▶ Task objective: Produce the listing below again, exactly as shown.

### Available data

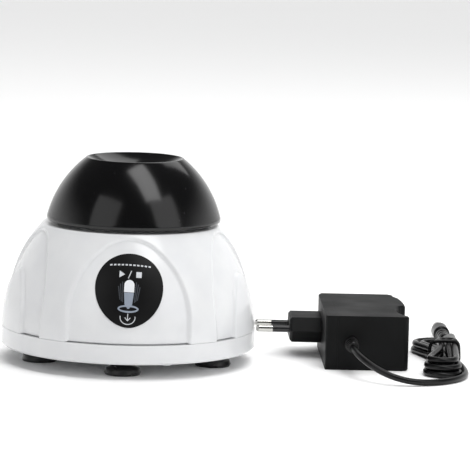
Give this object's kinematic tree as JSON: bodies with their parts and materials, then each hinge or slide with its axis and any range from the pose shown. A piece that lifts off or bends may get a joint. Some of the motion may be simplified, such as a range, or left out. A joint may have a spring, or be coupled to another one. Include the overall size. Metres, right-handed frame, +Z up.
{
  "type": "vortex mixer",
  "caption": "Domed vortex mixer with a rubber cup head that is pressed to start, suction feet, and a plug-in power adapter with its cord tied in a hank.",
  "frame": {"origin": "on the table under the middle of the mixer's base; the adapter lies beside it on the table", "axes": "+Z up through the mixer's axis, -Y towards the front with the label, +Y out of the power jack, +X towards the adapter"},
  "size_m": [0.2563, 0.1712, 0.112],
  "materials": {
    "white_shell": "gloss",
    "label_film": "gloss",
    "head_rubber": "satin",
    "foot_rubber": "satin",
    "steel": "brushed",
    "zinc": "plated",
    "bright_nickel": "polished",
    "brass": "satin",
    "magnet": "matte",
    "insert_plastic": "matte",
    "nylon": "matte",
    "board": "satin",
    "black_plastic": "matte",
    "gloss_black": "gloss",
    "clear_plastic": "gloss",
    "cord_jacket": "satin",
    "wire": "satin",
    "capacitor_sleeve": "gloss"
  },
  "bodies": {
    "base": {"base_tray": "white_shell", "dome_shell": "white_shell", "label": "label_film", "foot_1": "foot_rubber", "foot_2": "foot_rubber", "foot_3": "foot_rubber", "foot_4": "foot_rubber", "foot_5": "foot_rubber", "foot_screws": "zinc", "tray_screws": "zinc", "guide_posts": "steel", "post_stops": "zinc", "return_springs": "steel", "motor_leads": "wire", "switch_board": "board", "switch_body": "black_plastic", "control_board": "board", "capacitors": "capacitor_sleeve", "regulator": "black_plastic", "jack_body": "black_plastic", "jack_pin": "bright_nickel", "jack_nut": "bright_nickel", "jack_leads": "wire"},
    "carriage": {"motor_plate": "zinc", "post_bushes": "nylon", "orbit_grommets": "foot_rubber", "motor_can": "steel", "motor_end_cap": "black_plastic", "motor_magnets": "magnet", "motor_terminals": "brass", "motor_screws": "zinc", "actuator": "nylon"},
    "switch_button": {"switch_plunger": "nylon"},
    "rotor": {"motor_shaft": "steel", "armature": "steel", "eccentric_hub": "brass", "eccentric_pin": "steel", "counterweight": "brass", "bearing_inner_ring": "bright_nickel", "pin_screw": "zinc"},
    "head": {"bearing_outer_ring": "bright_nickel", "bearing_balls": "bright_nickel", "head_core": "insert_plastic", "orbit_dowels": "steel", "mixing_head": "head_rubber"},
    "adapter": {"adapter_rear_shell": "black_plastic", "adapter_front_shell": "black_plastic", "plug_pins": "bright_nickel", "plug_sleeves": "gloss_black", "adapter_board": "board", "adapter_parts": "magnet", "adapter_led": "clear_plastic", "strain_relief": "cord_jacket", "cord_loop": "cord_jacket", "cord_hank": "cord_jacket", "cord_tail": "cord_jacket", "cord_tie": "cord_jacket", "dc_plug_grip": "cord_jacket", "dc_plug_barrel": "bright_nickel", "dc_plug_insulator": "black_plastic"}
  },
  "joints": [
    {"name": "head_press", "type": "slide", "parent": "base", "child": "carriage", "axis": [0, 0, -1], "range_m": [0, 0.0015], "stiffness_N_per_m": 3000, "springref_m": -0.003, "deforming": ["return_springs", "motor_leads"]},
    {"name": "switch_press", "type": "slide", "parent": "base", "child": "switch_button", "axis": [0, 0, -1], "range_m": [0, 0.0015]},
    {"name": "shaft_spin", "type": "hinge", "parent": "carriage", "child": "rotor", "pos_m": [0, 0, 0.07], "axis": [0, 0, 1], "continuous": true},
    {"name": "head_orbit", "type": "hinge", "parent": "rotor", "child": "head", "pos_m": [0.00175, 0, 0.0835], "axis": [0, 0, 1], "continuous": true},
    {"name": "adapter_slide", "type": "slide", "parent": "base", "child": "adapter", "axis": [1, 0, 0], "range_m": [0, 0.1]}
  ],
  "couplings": [
    {"joint": "head_orbit", "follows": "shaft_spin", "ratio": -1},
    {"joint": "switch_press", "follows": "head_press", "ratio": 1}
  ]
}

######

▶ Full response:
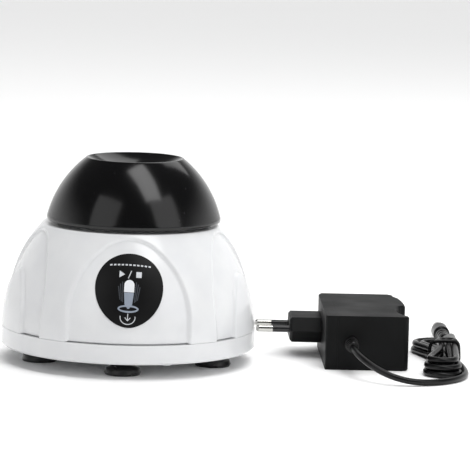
Give this object's kinematic tree as JSON: bodies with their parts and materials, then each hinge or slide with its axis and any range from the pose shown. A piece that lifts off or bends may get a joint. Some of the motion may be simplified, such as a range, or left out. A joint may have a spring, or be coupled to another one. Include the overall size. Metres, right-handed frame, +Z up.
{
  "type": "vortex mixer",
  "caption": "Domed vortex mixer with a rubber cup head that is pressed to start, suction feet, and a plug-in power adapter with its cord tied in a hank.",
  "frame": {"origin": "on the table under the middle of the mixer's base; the adapter lies beside it on the table", "axes": "+Z up through the mixer's axis, -Y towards the front with the label, +Y out of the power jack, +X towards the adapter"},
  "size_m": [0.2563, 0.1712, 0.112],
  "materials": {
    "white_shell": "gloss",
    "label_film": "gloss",
    "head_rubber": "satin",
    "foot_rubber": "satin",
    "steel": "brushed",
    "zinc": "plated",
    "bright_nickel": "polished",
    "brass": "satin",
    "magnet": "matte",
    "insert_plastic": "matte",
    "nylon": "matte",
    "board": "satin",
    "black_plastic": "matte",
    "gloss_black": "gloss",
    "clear_plastic": "gloss",
    "cord_jacket": "satin",
    "wire": "satin",
    "capacitor_sleeve": "gloss"
  },
  "bodies": {
    "base": {"base_tray": "white_shell", "dome_shell": "white_shell", "label": "label_film", "foot_1": "foot_rubber", "foot_2": "foot_rubber", "foot_3": "foot_rubber", "foot_4": "foot_rubber", "foot_5": "foot_rubber", "foot_screws": "zinc", "tray_screws": "zinc", "guide_posts": "steel", "post_stops": "zinc", "return_springs": "steel", "motor_leads": "wire", "switch_board": "board", "switch_body": "black_plastic", "control_board": "board", "capacitors": "capacitor_sleeve", "regulator": "black_plastic", "jack_body": "black_plastic", "jack_pin": "bright_nickel", "jack_nut": "bright_nickel", "jack_leads": "wire"},
    "carriage": {"motor_plate": "zinc", "post_bushes": "nylon", "orbit_grommets": "foot_rubber", "motor_can": "steel", "motor_end_cap": "black_plastic", "motor_magnets": "magnet", "motor_terminals": "brass", "motor_screws": "zinc", "actuator": "nylon"},
    "switch_button": {"switch_plunger": "nylon"},
    "rotor": {"motor_shaft": "steel", "armature": "steel", "eccentric_hub": "brass", "eccentric_pin": "steel", "counterweight": "brass", "bearing_inner_ring": "bright_nickel", "pin_screw": "zinc"},
    "head": {"bearing_outer_ring": "bright_nickel", "bearing_balls": "bright_nickel", "head_core": "insert_plastic", "orbit_dowels": "steel", "mixing_head": "head_rubber"},
    "adapter": {"adapter_rear_shell": "black_plastic", "adapter_front_shell": "black_plastic", "plug_pins": "bright_nickel", "plug_sleeves": "gloss_black", "adapter_board": "board", "adapter_parts": "magnet", "adapter_led": "clear_plastic", "strain_relief": "cord_jacket", "cord_loop": "cord_jacket", "cord_hank": "cord_jacket", "cord_tail": "cord_jacket", "cord_tie": "cord_jacket", "dc_plug_grip": "cord_jacket", "dc_plug_barrel": "bright_nickel", "dc_plug_insulator": "black_plastic"}
  },
  "joints": [
    {"name": "head_press", "type": "slide", "parent": "base", "child": "carriage", "axis": [0, 0, -1], "range_m": [0, 0.0015], "stiffness_N_per_m": 3000, "springref_m": -0.003, "deforming": ["return_springs", "motor_leads"]},
    {"name": "switch_press", "type": "slide", "parent": "base", "child": "switch_button", "axis": [0, 0, -1], "range_m": [0, 0.0015]},
    {"name": "shaft_spin", "type": "hinge", "parent": "carriage", "child": "rotor", "pos_m": [0, 0, 0.07], "axis": [0, 0, 1], "continuous": true},
    {"name": "head_orbit", "type": "hinge", "parent": "rotor", "child": "head", "pos_m": [0.00175, 0, 0.0835], "axis": [0, 0, 1], "continuous": true},
    {"name": "adapter_slide", "type": "slide", "parent": "base", "child": "adapter", "axis": [1, 0, 0], "range_m": [0, 0.1]}
  ],
  "couplings": [
    {"joint": "head_orbit", "follows": "shaft_spin", "ratio": -1},
    {"joint": "switch_press", "follows": "head_press", "ratio": 1}
  ]
}